■ **WRITTEN PROBLEM**: What is to be transcribed is the run of lines opening with the one that has "bottom centre of the whole" and closing with the one that has "from mathutils import Matrix, Vector, noise", and only that run, exactly.

■ **PROVIDED DATA**:

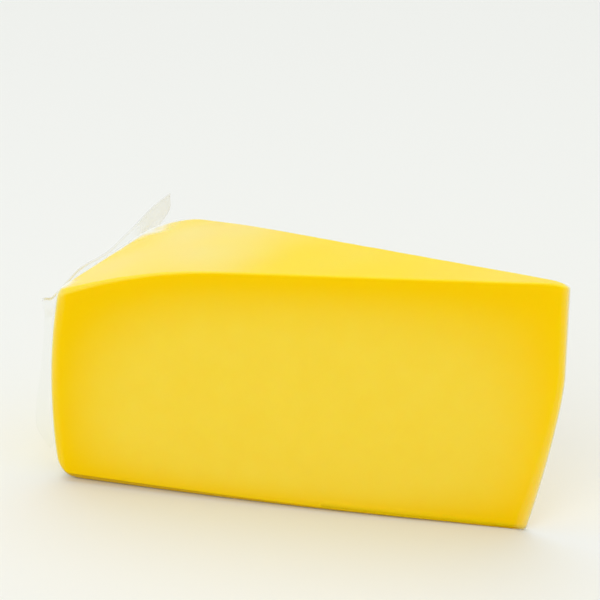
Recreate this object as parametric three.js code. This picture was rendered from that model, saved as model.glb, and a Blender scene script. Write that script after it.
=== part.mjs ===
// A wedge of semi-hard cheese, vacuum packed in clear shrink film.
// Millimetres, +Z up. The wedge stands on its flat base with its front cut face along -Y, its thin
// end at +X and its rind at -X, where the surplus film is folded up. The origin is at the bottom
// centre of the whole.
import * as THREE from 'three';
import { mergeVertices } from 'three/addons/utils/BufferGeometryUtils.js';

// The wheel of cheese that the wedge was cut from
const wheelRadius = 200.9;
const wedgeAngle = THREE.MathUtils.degToRad(23.6);
const crownHeight = 97.2; // top surface at the wheel's centre
const crownSlope = 0.055; // fall of the top for each millimetre towards the rind
const shoulderRadius = 131; // past this radius the top also curves down
const shoulderCurve = 0.0029; // extra fall, in millimetres for each square millimetre
const shoulderLeftAtBack = 0.23; // share of the extra fall that is left at the back corner
const shoulderFade = 2.3; // how late on the way to the back corner the fall fades
const rindWidestHeight = 30;
const rindCurve = 0.0022; // pull-in of the rind, in millimetres for each square millimetre

// Rounded edges
const cutEdgeRadius = 1; // where the knife left an edge
const rindEdgeFront = 1; // where the rind turns into the top, at the front corner
const rindEdgeRadius = 5; // the same from rindEdgeFull on, as a share of the way to the back corner
const rindEdgeFull = 0.7;
const rindStarts = 0.75; // share of the way to the rind where a cut edge starts to turn into a rind edge

// The foot: the cut faces end a little above the table, and the base falls away to it under them
const footRise = { tip: 0.8, rind: 4.2 };
const footReach = { tip: 0.9, rind: 4.2 };
const footSquareness = 0.85; // 1 for a cut face that goes straight down to its sharp lower edge
const rindFootRise = 8; // rounding of the foot below the rind
const rindFootReach = 7;

// Upright edges
const frontCornerRadius = 6; // upright corner between the rind and the front cut face
const backCornerRadius = 18; // upright corner between the rind and the back cut face
const tipRadius = 1.6; // thin end at the top
const tipLeastRadius = 0.3;
const tipSlopeHeight = 61.2; // below this height the thin end leans back
const tipLean = 0.044; // how far it leans, times the depth below that height to the power tipLeanPower
const tipLeanPower = 1.35;
const tipDroop = 1.4; // sink of the top right at the thin end
const tipDroopReach = 5;
const sag = 2.2; // how far both cut faces swell outwards at the base, halfway along
const tuck = 2.8; // how far they draw in at the base of the thin end
const tuckPower = 3.2; // how soon that fades

// The flap of surplus film, folded up along the rind
const filmGap = 0.3; // clear space between the rind and the flap
const flapThickness = 0.6; // two layers of film and what air is between them
const flapFoot = 11; // height of the flap's lowest point
const flapFrontShort = 4; // how far its front edge stays short of the front corner at both ends
const flapFrontWide = 3.5; // how far it stands past that corner, where it is widest
const flapFrontWidest = 0.23; // share of the height where that is
const flapFrontFade = 0.55; // share of the height over which it draws in again above that
const flapFrontCurl = 0.15; // outward curl of that side, for each square millimetre past the corner
const flapBackNarrow = 3; // how far it stands past the back corner
const flapEarWide = 13; // the same at its ear, the end of the seal at the bag's mouth
const flapEarShares = [0.84, 0.93]; // shares of the height where the ear begins and has its full width
const flapEarCurl = 0.012;
const flapFrontTop = 72; // height of its free edge at the front
const flapTopSlope = 0.05; // rise of the free edge towards the back
const flapEarRise = 11.5; // further rise towards the ear, from flapRiseStart on
const flapRiseStart = 0.52;
const flapWave = 0.6; // depth of its soft upright waves
const flapWaves = 4;

// How finely the surfaces are divided
const wedgeSegments = { length: 36, width: 14, height: 18 };
const roundedShare = 0.22; // share of the height's divisions that each rounded edge gets
const cornerShare = 0.14; // share of a side's divisions that each upright corner gets
const flapSegments = { length: 32, height: 14 };

const { clamp, lerp, smoothstep } = THREE.MathUtils;
const quarterTurn = Math.PI / 2;
const halfAngle = wedgeAngle / 2;
const sheetRadius = wheelRadius + filmGap + flapThickness / 2;

// Height of the top surface over a point in plan, measured from the wheel's centre
function topHeight(x, y) {
  const radius = Math.hypot(x, y);
  const turn = clamp(Math.atan2(y, -x) / wedgeAngle, 0, 1);
  const fade = 1 - (1 - shoulderLeftAtBack) * turn ** shoulderFade;
  const shoulder = shoulderCurve * fade * Math.max(0, radius - shoulderRadius) ** 2;
  const droop = tipDroop * Math.exp(-((radius / tipDroopReach - 1) ** 2));
  return crownHeight - crownSlope * radius - shoulder - droop;
}

// Rounding radius of the thin end at a height
function tipRadiusAt(z) {
  const lean = tipLean * Math.max(0, tipSlopeHeight - z) ** tipLeanPower;
  return tipRadius + lean / (1 / Math.sin(halfAngle) - 1);
}

// A curve in plan made of pieces, each with its share of the parameter from 0 to 1
function joined(pieces, shares) {
  return (t) => {
    let start = 0;
    let index = 0;
    while (index < pieces.length - 1 && t > start + shares[index]) {
      start += shares[index];
      index += 1;
    }
    return pieces[index].getPoint(clamp((t - start) / shares[index], 0, 1));
  };
}

// Turns a point about the wheel's centre so that the back cut face becomes the front one, and back
function mirrored(point) {
  const turn = Math.PI - wedgeAngle - Math.atan2(point.y, point.x) + Math.PI;
  return new THREE.Vector2(Math.cos(turn), Math.sin(turn)).multiplyScalar(point.length());
}

// Half of the wedge's outline on the front side: its cut face with half an upright corner, and the
// other half of that corner
function frontHalf(z, cornerRadius, cutInset, rindInset) {
  const rind = wheelRadius - rindCurve * (z - rindWidestHeight) ** 2 - rindInset;
  const corner = Math.max(cornerRadius - (cutInset + rindInset) / 2, cutEdgeRadius);
  const centreY = cutInset + corner;
  const centreX = -Math.sqrt((rind - corner) ** 2 - centreY ** 2);
  const rindTurn = Math.atan2(centreY, centreX);
  const middleTurn = (rindTurn + Math.PI * 1.5) / 2;
  const tip = Math.max(tipRadiusAt(z) - cutInset, tipLeastRadius);
  const tipStart = -cutInset / Math.tan(halfAngle) - tip / Math.tan(halfAngle);
  const face = new THREE.LineCurve(
    new THREE.Vector2(tipStart, cutInset),
    new THREE.Vector2(centreX, cutInset),
  );
  const nearFace = new THREE.Path().absarc(centreX, centreY, corner, Math.PI * 1.5, middleTurn, true);
  const nearRind = new THREE.Path().absarc(centreX, centreY, corner, middleTurn, rindTurn, true);
  return { rind, rindTurn, tip, face, nearFace, nearRind };
}

// A point of the wedge in plan: u runs from the thin end to the rind, v from front to back
function planPoint(u, v, z, cutInset, rindInset) {
  const front = frontHalf(z, frontCornerRadius, cutInset, rindInset);
  const back = frontHalf(z, backCornerRadius, cutInset, rindInset);
  const sideShares = [1 - cornerShare, cornerShare];
  const frontSide = joined([front.face, front.nearFace], sideShares);
  const backMirrored = joined([back.face, back.nearFace], sideShares);
  const backSide = (t) => mirrored(backMirrored(t));
  const arcEnd = Math.PI - wedgeAngle + (Math.PI - back.rindTurn);
  const arc = new THREE.Path().absarc(0, 0, front.rind, front.rindTurn, arcEnd, true);
  const backCorner = { getPoint: (t) => mirrored(back.nearRind.getPoint(1 - t)) };
  const rindSide = joined([front.nearRind, arc, backCorner], [cornerShare, 1 - 2 * cornerShare, cornerShare]);
  const tipCentre = (front.tip + cutInset) / Math.sin(halfAngle);
  const tipMiddle = new THREE.Vector2(-Math.cos(halfAngle), Math.sin(halfAngle)).multiplyScalar(tipCentre);
  const tipStart = -quarterTurn;
  const tipEnd = quarterTurn - wedgeAngle;
  const tipArc = (t) => {
    const turn = lerp(tipStart, tipEnd, t);
    return new THREE.Vector2(Math.cos(turn), Math.sin(turn)).multiplyScalar(front.tip).add(tipMiddle);
  };
  const alongU = frontSide(u).multiplyScalar(1 - v).add(backSide(u).multiplyScalar(v));
  const alongV = tipArc(v).multiplyScalar(1 - u).add(rindSide(v).multiplyScalar(u));
  const tipCorners = frontSide(0).multiplyScalar(1 - v).add(backSide(0).multiplyScalar(v));
  const rindCorners = frontSide(1).multiplyScalar(1 - v).add(backSide(1).multiplyScalar(v));
  const corners = tipCorners.multiplyScalar(1 - u).add(rindCorners.multiplyScalar(u));
  return alongU.add(alongV).sub(corners);
}

// A point on the wedge's surface: u and v as above, w runs from the base to the top
function wedgePoint(u, v, w) {
  const rindness = smoothstep(u, rindStarts, 1);
  const cornerness = smoothstep(u, 1 - cornerShare, 1);
  const bottom = clamp(w / roundedShare, 0, 1);
  const bottomTurn = quarterTurn * bottom;
  const topTurn = quarterTurn * clamp((w - 1 + roundedShare) / roundedShare, 0, 1);
  const topInset = 1 - Math.cos(topTurn);
  const rindEdge = lerp(rindEdgeFront, rindEdgeRadius, smoothstep(v, 0, rindEdgeFull));
  const cutInset = lerp(footReach.tip, footReach.rind, u) * (1 - bottom) ** 2 + cutEdgeRadius * topInset;
  const rindInset = rindFootReach * (1 - Math.sin(bottomTurn)) + rindEdge * topInset;
  const guess = planPoint(u, v, w * crownHeight, cutInset, rindInset);
  const top = topHeight(guess.x, guess.y);
  const cutRise = bottom * lerp(2 * footSquareness, 1, bottom);
  const cutFoot = lerp(footRise.tip, footRise.rind, u) * cutRise;
  const foot = lerp(cutFoot, rindFootRise * (1 - Math.cos(bottomTurn)), cornerness);
  const drop = lerp(cutEdgeRadius, rindEdge, rindness) * (1 - Math.sin(topTurn));
  const rise = clamp((w - roundedShare) / (1 - 2 * roundedShare), 0, 1);
  const z = lerp(foot, top - drop, rise);
  const plan = planPoint(u, v, z, cutInset, rindInset);
  const atBase = sag * Math.sin(u * Math.PI) - tuck * (1 - u) ** tuckPower;
  const swell = atBase * (1 - z / crownHeight) ** 2;
  const frontSwell = new THREE.Vector2(0, -swell).multiplyScalar(1 - v);
  const backSwell = new THREE.Vector2(Math.sin(wedgeAngle), Math.cos(wedgeAngle)).multiplyScalar(swell * v);
  plan.add(frontSwell).add(backSwell);
  return new THREE.Vector3(plan.x, plan.y, z);
}

// A point of the film flap: u runs from front to back, w from the foot to the free edge, and side
// from the face at the rind to the outer face
function flapPoint(u, w, side) {
  const arcLength = sheetRadius * wedgeAngle;
  const span = w < flapFrontWidest ? flapFrontWidest : flapFrontFade;
  const bulge = Math.max(0, 1 - ((w - flapFrontWidest) / span) ** 2);
  const frontWide = lerp(-flapFrontShort, flapFrontWide, bulge);
  const backWide = lerp(flapBackNarrow, flapEarWide, smoothstep(w, ...flapEarShares));
  const along = lerp(-frontWide, arcLength + backWide, u);
  const onArc = clamp(along, 0, arcLength);
  const past = along - onArc;
  const turn = Math.PI - onArc / sheetRadius;
  const outward = new THREE.Vector2(Math.cos(turn), Math.sin(turn));
  const tangent = new THREE.Vector2(outward.y, -outward.x);
  const wave = flapWave * Math.sin(u * flapWaves * Math.PI) ** 2 * w;
  const curl = (past < 0 ? flapFrontCurl : flapEarCurl) * past ** 2;
  const plan = outward.clone().multiplyScalar(sheetRadius + wave + curl + side * flapThickness);
  plan.addScaledVector(tangent, past);
  const top = flapFrontTop + flapTopSlope * along + flapEarRise * smoothstep(u, flapRiseStart, 1);
  return new THREE.Vector3(plan.x, plan.y, lerp(flapFoot, top, w));
}

// A divided box whose corners are merged and whose every vertex is moved by the function
function shaped(segments, place) {
  const { length, width = 1, height } = segments;
  let box = new THREE.BoxGeometry(1, 1, 1, length, width, height);
  box.deleteAttribute('normal');
  box.deleteAttribute('uv');
  box = mergeVertices(box);
  const position = box.getAttribute('position');
  for (let i = 0; i < position.count; i += 1) {
    const point = place(position.getX(i), position.getY(i), position.getZ(i));
    position.setXYZ(i, point.x, point.y, point.z);
  }
  box.computeVertexNormals();
  return box;
}

const cheeseMaterial = new THREE.MeshStandardMaterial({ color: 0xf4d13e, roughness: 0.45, metalness: 0 });
const filmMaterial = new THREE.MeshStandardMaterial({
  color: 0xe9ece6,
  roughness: 0.12,
  metalness: 0,
  transparent: true,
  opacity: 0.35,
});

const cheese = new THREE.Mesh(
  shaped(wedgeSegments, (x, y, z) => wedgePoint(0.5 - x, y + 0.5, z + 0.5)),
  cheeseMaterial,
);
cheese.name = 'cheese_wedge';

const flap = new THREE.Mesh(
  shaped(flapSegments, (x, y, z) => flapPoint(x + 0.5, z + 0.5, y)),
  filmMaterial,
);
flap.name = 'film_flap';

const pack = new THREE.Group();
pack.add(cheese, flap);

// Moves the origin from the wheel's centre to the bottom centre of the whole
const extent = new THREE.Box3().setFromObject(pack);
const centre = extent.getCenter(new THREE.Vector3());
pack.position.set(-centre.x, -centre.y, -extent.min.z);

export default pack;
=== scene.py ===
"""A wedge of semi-hard cheese, vacuum packed in clear shrink film, on a pale studio floor.

Metres, +Z up. Lengths below are in millimetres until a mesh is placed. The outline is worked out from
the wheel that the wedge was cut from: its centre at (0, 0), the front cut face along -X from there.
"""
import math

import bmesh
import bpy
import numpy as np
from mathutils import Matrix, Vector, noise


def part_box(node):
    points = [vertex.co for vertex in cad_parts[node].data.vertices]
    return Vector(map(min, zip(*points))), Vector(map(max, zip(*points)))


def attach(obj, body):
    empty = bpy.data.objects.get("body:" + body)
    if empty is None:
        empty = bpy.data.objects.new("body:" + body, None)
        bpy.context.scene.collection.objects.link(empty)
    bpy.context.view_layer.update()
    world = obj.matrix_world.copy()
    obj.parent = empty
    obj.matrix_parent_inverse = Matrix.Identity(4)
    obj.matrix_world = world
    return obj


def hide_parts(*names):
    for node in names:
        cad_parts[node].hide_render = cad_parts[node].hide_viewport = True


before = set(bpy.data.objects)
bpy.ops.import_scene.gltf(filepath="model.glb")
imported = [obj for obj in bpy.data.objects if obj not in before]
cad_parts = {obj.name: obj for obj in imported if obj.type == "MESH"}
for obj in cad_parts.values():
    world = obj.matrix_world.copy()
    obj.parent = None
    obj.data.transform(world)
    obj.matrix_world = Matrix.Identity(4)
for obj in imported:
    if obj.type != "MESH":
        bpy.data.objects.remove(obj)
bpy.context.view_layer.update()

MM = 0.001

# The camera that took the photograph, from the wheel's centre
CAMERA_AZIMUTH = math.radians(14.74)
CAMERA_ELEVATION = math.radians(20.15)
CAMERA_DISTANCE = 670
CAMERA_TARGET = (-101.6, 0, 82.2)
FOCAL_PIXELS = 1880
PHOTO_SIDE = 600
SENSOR_WIDTH = 36

# The wheel of cheese that the wedge was cut from
WHEEL_RADIUS = 200.9
WEDGE_ANGLE = math.radians(23.6)
CROWN_HEIGHT = 97.2
CROWN_SLOPE = 0.055
SHOULDER_RADIUS = 131
SHOULDER_CURVE = 0.0029
SHOULDER_LEFT_AT_BACK = 0.23
SHOULDER_FADE = 2.3
RIND_WIDEST_HEIGHT = 30
RIND_CURVE = 0.0022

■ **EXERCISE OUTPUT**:
// Moves the origin from the wheel's centre to the bottom centre of the whole
const extent = new THREE.Box3().setFromObject(pack);
const centre = extent.getCenter(new THREE.Vector3());
pack.position.set(-centre.x, -centre.y, -extent.min.z);

export default pack;
=== scene.py ===
"""A wedge of semi-hard cheese, vacuum packed in clear shrink film, on a pale studio floor.

Metres, +Z up. Lengths below are in millimetres until a mesh is placed. The outline is worked out from
the wheel that the wedge was cut from: its centre at (0, 0), the front cut face along -X from there.
"""
import math

import bmesh
import bpy
import numpy as np
from mathutils import Matrix, Vector, noise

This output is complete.